The White House had asked agency leaders to deliver a list of programs that would suffer if the shutdown continued until March and April, The Washington Post reported this past week. To federal employees on the cusp of losing a second paycheck, the idea that the shutdown could go on that long was unbearable.

And in recent days, some furloughed federal workers decided they had had enough. Unions representing air traffic controllers, pilots and flight attendants warned that the shutdown was making air travel less safe. A group of federal employees gathered in the Hart Senate Office Building in Washington on Wednesday, standing in silent protest for 33 minutes — one minute for each day they had been out of work.

On Friday, as Trump spoke from the Rose Garden to announce he had agreed to reopen the government, Americans watched, relieved and elated. It was finally over, at least for a few weeks.

In western Wisconsin, Kelly Harris had spent two years in financial purgatory — paying off debts and fixing her credit — to qualify for a federal loan program that helps low-income residents of rural areas become homeowners. The money came through. She moved in with her 15-year-old grandson. It was a dream.

But because of the shutdown, she missed her first mortgage payment, due on Jan. 21.

Harris, 55, said the Department of Agriculture offices that handle her mortgage closed before she could get her account number and other basic information about how to pay.

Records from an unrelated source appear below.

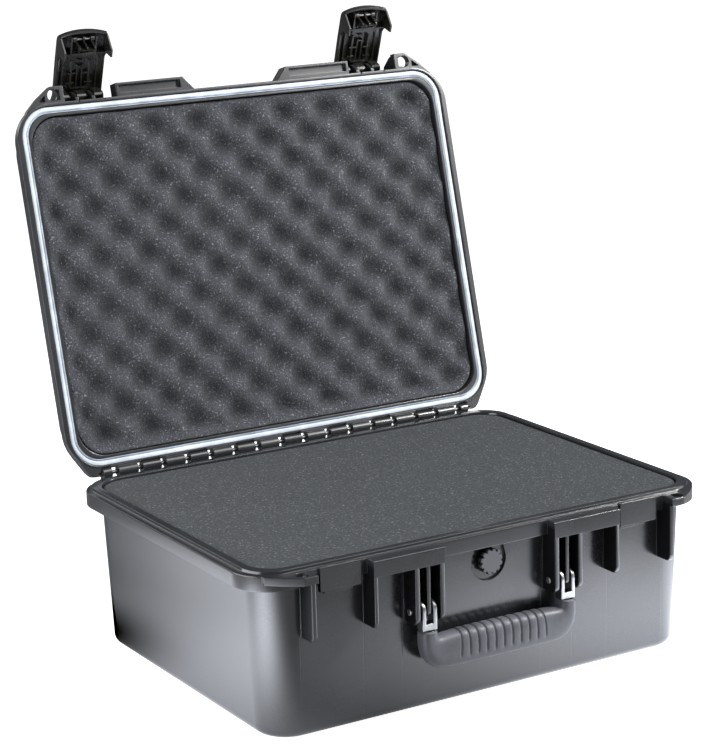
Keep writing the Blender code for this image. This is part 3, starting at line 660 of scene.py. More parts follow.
def front_fin(x0, x1, z_low, z_high, y_front, y_back, corner, edge):
    outline = [(y_back, z_high), (y_front, z_high)]
    outline += arc(y_front + corner, z_low + corner, corner, 180, 270, 12)
    outline += [(y_back, z_low)]
    return both(rounded(prism_x(outline, x0, x1), edge, 4))


def build_base_shell():
    brackets_and_strikes = join(
        both(rounded(prism_x(BRACKET, 58.3, 131.6), 0.6)),
        both(rounded(prism_z(EAR, 146.6, 154.0), 0.6)),
        both(rounded(prism_x(STRIKE, LATCH_X - 21.6, LATCH_X + 19.6), 0.5)))
    strike_details = join(
        both(rounded(prism_x(STRIKE_LOW, LATCH_X - 17.0, LATCH_X + 12.0), 0.4)),
        *[both(rounded(box(LATCH_X + x0, LATCH_X + x1, -179.6, -176.8, 153.0, 155.95), 0.4))
          for x0, x1 in ((-16.0, -6.5), (4.0, 12.5))])
    recess = [(VALVE_X - 15.5, VALVE_Z + 13.2), *arc(VALVE_X, VALVE_Z, 18.5, 165, 375, 36),
              (VALVE_X + 15.5, VALVE_Z + 13.2)]
    holes = join(
        bore(HINGE, -215.0, 215.0),
        both(bore(HANDLE_PIN, HANDLE_X - 18.0, HANDLE_X + 18.0)),
        ear_holes(140.0, 160.0),
        rounded(prism_y(recess, -178.0, -167.6), 0.5))
    valve_hole = prism_y(circle(VALVE_X, VALVE_Z, 6.5, 32), -172.0, -155.0)
    mesh = fuse("base_shell_moulding", base_tub(),
                add=(brackets_and_strikes, strike_details,
                     knuckle_feet(BASE_KNUCKLE_FOOT, BASE_SPANS), barrels(BASE_SPANS),
                     join(*[front_fin(*row) for row in FINS])),
                cut=(knuckle_clearance(LID_SPANS), holes, valve_hole))
    piece("base_shell_moulding", mesh, SHELL, "base", "base_shell")


# ---------------------------------------------------------------- lid shell (described closed)

# Plan outlines, x and y
GUARD = [(45.5, -176.9), (58.4, -191.8), (132.6, -191.8), (132.6, -176.9)]
GUARD_POCKET = [(62.0, -189.4), (129.6, -189.4), (129.6, -181.4), (62.0, -181.4)]
EAR_POCKET = [(209.0, -179.4), (209.0, -186.0), (217.4, -179.6)]
GUSSET = [(211.7, 185.2), (211.7, 176.5), *arc(206.0, 140.5, 36.5, 76, 41, 7),
          (238.6, 160.4), (226.6, 179.8), (222.0, 184.4), (218.0, 185.2)]

# Sections along X, y and z
LATCH_LUG = [(-169.0, 171.0), (-183.0, 171.0), *arc(*LATCH_PIVOT, 5.6, 215, 60, 20),
             (-169.0, 189.0)]
LID_KNUCKLE_FOOT = [(175.4, 156.7), (180.0, 156.7), (181.0, 158.0), (184.2, 163.9),
                    (175.4, 163.9)]
LID_FIN = [(-169.5, 165.0), (-177.0, 165.0), (-177.0, 157.2), (-193.0, 157.2),
           (-193.4, 160.0), (-192.0, 168.0), (-184.0, 181.0), (-169.5, 186.0)]


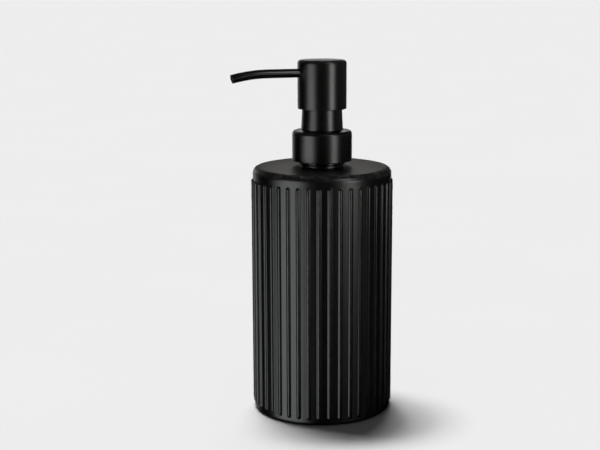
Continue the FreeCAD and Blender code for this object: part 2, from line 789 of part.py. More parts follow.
def make_head_shell():
    """Drawn metal head: a straight cup, closed at the top by a low dome."""
    body = new_body("head_shell")
    revolve(body, "cup", [
        ("head_inner", "head_z"),
        ("head_radius", "head_z"),
        ("head_radius", "head_top_z"),
        ("0", "head_top_z + head_dome", "(head_radius ^ 2 + head_dome ^ 2) / (2 * head_dome)"),
        ("0", "head_ceiling_z"),
        ("head_inner", "head_ceiling_z"),
    ])
    round_rims(body, "top_fillet", "head_round", [("head_radius", "head_top_z")])
    round_rims(body, "inner_fillet", "head_inner_round", [("head_inner", "head_ceiling_z")])
    round_rims(body, "foot_fillet", "head_foot_round", [("head_radius", "head_z")])
    circle = [("0", "spout_z", "spout_radius + spout_hole_gap")]
    sketch = draw_circles(new_sketch(body, "spout_circle", "YZ_Plane"), circle)
    hole = cut(body, "Pocket", "spout_hole", Profile=sketch)
    tie(hole, "Length", "2 * head_radius")
    return body


def make_head_core():
    """Moulded core of the head: stem socket, flow channel and spout socket."""
    body = new_body("head_core")
    skirt = "head_inner - core_skirt_wall"
    revolve(body, "block", [
        ("stem_radius", "core_z"),
        ("core_boss_radius", "core_z"),
        ("core_boss_radius", "core_pocket_z"),
        (skirt, "core_pocket_z"),
        (skirt, "core_z"),
        ("head_inner", "core_z"),
        ("head_inner", "head_ceiling_z"),
        ("0", "head_ceiling_z"),
        ("0", "spout_z + spout_bore + channel_headroom"),
        ("stem_bore_radius", "spout_z + spout_bore + channel_headroom"),
        ("stem_bore_radius", "stem_top_z"),
        ("stem_radius", "stem_top_z"),
    ])
    round_rims(body, "top_fillet", "head_inner_round", [("head_inner", "head_ceiling_z")])
    channel = draw_circles(new_sketch(body, "channel_circle", "YZ_Plane"), [("0", "spout_z", "spout_bore")])
    flow = cut(body, "Pocket", "channel", Profile=channel)
    tie(flow, "Length", "head_radius")
    doc.recompute()
    socket = new_sketch(body, "socket_circle", "YZ_Plane", "-spout_root")
    draw_circles(socket, [("0", "spout_z", "spout_radius")])
    bore = cut(body, "Pocket", "spout_socket", Profile=socket)
    tie(bore, "Length", "head_radius")
    doc.recompute()
    near = "-(ring_place - ring_groove / 2)"
    far = "-(ring_place + ring_groove / 2)"
    groove_bottom = "spout_z + ring_groove_radius"
    section = draw(new_sketch(body, "groove_section"), [
        (far, "spout_z"),
        (near, "spout_z"),
        (near, groove_bottom),
        (far, groove_bottom),
    ])
    centre_line(section, (far, "spout_z"), (near, "spout_z"))
    cut(body, "Groove", "ring_groove", Profile=section, ReferenceAxis=(section, ["Axis0"]), Angle=360)
    return body


def make_spout():
    """Metal tube: a straight run out of the head, then one long bend down to the tip."""
    body = new_body("spout")
    path = new_sketch(body, "path")
    root = Vector(-value("spout_root"), value("spout_z"), 0)
    turn = Vector(-value("spout_turn"), value("spout_z"), 0)
    tip = ("-(spout_turn + spout_bend_radius * sin(spout_bend_angle))",
           "spout_z - spout_bend_radius * (1 - cos(spout_bend_angle))")
    end = Vector(value(tip[0]), value(tip[1]), 0)
    path.addGeometry(Part.LineSegment(root, turn), False)
    path.addGeometry(arc_between(turn, end, value("spout_bend_radius")), False)
    pin_point(path, 0, 1, "-spout_root", "spout_z")
    pin_point(path, 0, 2, "-spout_turn", "spout_z")
    path.addConstraint(Sketcher.Constraint("Coincident", 0, 2, 1, 1))
    pin_point(path, 1, 2, *tip)
    number = path.addConstraint(Sketcher.Constraint("Radius", 1, value("spout_bend_radius")))
    tie(path, "Constraints[%d]" % number, "spout_bend_radius")
    section = new_sketch(body, "section", "YZ_Plane", "-spout_root")
    draw_circles(section, [("0", "spout_z", "spout_radius"), ("0", "spout_z", "spout_bore")])
    doc.recompute()
    feature(body, "AdditivePipe", "tube", Profile=section, Spine=(path, ["Edge1", "Edge2"]))
    return body


def make_spout_o_ring():
    """O-ring that seals the spout in its socket."""
    ring = doc.addObject("Part::Torus", "spout_o_ring")
    ring.Label = "spout_o_ring"
    ring.Placement = FreeCAD.Placement(Vector(), FreeCAD.Rotation(Vector(0, 1, 0), 90))
    tie(ring, "Radius1", "spout_radius + ring_wire")
    tie(ring, "Radius2", "ring_wire")
    tie(ring, "Placement.Base.x", "-ring_place")
    tie(ring, "Placement.Base.z", "spout_z")
    return ring


def check_and_write(pieces):
    """Refuse a failed feature, an idle cut or a broken solid, then write the STEP files."""
    doc.recompute()
    for item in doc.Objects:
        if "Invalid" in item.State or "Error" in item.State:
            raise RuntimeError("%s is %s" % (item.Label, item.State))
    for item, before in CHECKED_CUTS:
        if item.Shape.Volume > before.Shape.Volume - 1e-3:
            raise RuntimeError("%s removes nothing" % item.Label)
    os.makedirs("parts", exist_ok=True)
    for piece in pieces:
        shape = piece.Shape
        if shape.isNull() or not shape.isValid() or len(shape.Solids) != 1:
            raise RuntimeError("%s has a bad shape" % piece.Label)
        shape.exportStep(os.path.join("parts", piece.Label + ".step"))
        print("%-15s volume %10.1f  z %7.2f to %7.2f" % (
            piece.Label, shape.Volume, shape.BoundBox.ZMin, shape.BoundBox.ZMax))


MAKERS = [
    make_bottle, make_base_pad, make_neck_insert,
    make_pump_housing, make_housing_cap, make_stem_seal, make_neck_sleeve, make_neck_gasket,
    make_dip_tube, make_ball_retainer, make_check_ball,
    make_collar_shell, make_collar_insert,
    make_return_spring, make_stem, make_stem_plug, make_piston,
    make_head_shell, make_head_core, make_spout, make_spout_o_ring,
]

check_and_write([maker() for maker in MAKERS])
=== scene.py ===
import json
import math

import bpy
import numpy as np
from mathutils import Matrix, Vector


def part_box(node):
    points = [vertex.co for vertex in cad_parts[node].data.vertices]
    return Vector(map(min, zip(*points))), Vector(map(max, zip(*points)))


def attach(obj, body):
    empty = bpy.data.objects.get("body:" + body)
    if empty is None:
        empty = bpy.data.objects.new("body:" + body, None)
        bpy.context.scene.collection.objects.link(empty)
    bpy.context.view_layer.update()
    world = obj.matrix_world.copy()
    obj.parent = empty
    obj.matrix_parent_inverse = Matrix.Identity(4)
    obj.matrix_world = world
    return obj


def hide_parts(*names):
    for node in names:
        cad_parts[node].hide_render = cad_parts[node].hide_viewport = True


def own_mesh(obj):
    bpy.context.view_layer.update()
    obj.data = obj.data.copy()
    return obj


# Soap pump dispenser: a ribbed round bottle with a screw-on push pump.
# Shapes are written in millimetres and put into the meshes in metres.

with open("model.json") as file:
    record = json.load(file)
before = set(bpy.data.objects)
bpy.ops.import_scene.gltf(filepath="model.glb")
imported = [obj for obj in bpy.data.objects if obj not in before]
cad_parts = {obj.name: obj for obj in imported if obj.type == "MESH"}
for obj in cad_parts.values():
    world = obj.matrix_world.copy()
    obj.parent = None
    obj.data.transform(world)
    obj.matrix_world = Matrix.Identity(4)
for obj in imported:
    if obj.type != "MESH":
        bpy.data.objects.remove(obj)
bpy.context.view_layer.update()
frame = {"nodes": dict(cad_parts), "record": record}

MM = 0.001
FULL_TURN = 2 * math.pi
ARC_STEP = math.radians(9)
SMALL_ROUND = 1.5
FLAT_MARGIN = 0.18


def span(node):
    """Lowest and highest corner of a CAD node, in millimetres."""
    low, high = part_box(node)
    return np.array(low) / MM, np.array(high) / MM


# ---------------------------------------------------------------- outlines and surfaces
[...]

She tried calling federal offices, her bank, her senators. Nobody could tell her where to send the check.

“I worked so hard to get into this house,” she said. “For me to miss a payment is heart-wrenching.”

The thought of defaulting on the home made her sick with worry. She had a 10-day grace period, which was quickly ticking by. She said she had no idea what to do.

On Friday, she broke down crying when she heard the news that the White House and congressional leaders had reached a deal.

“I am just sitting here bawling,” she said. She said she planned to call her loan officer as soon as she could on Monday, just in the nick of time. “Relief,” she said. “Absolute relief.”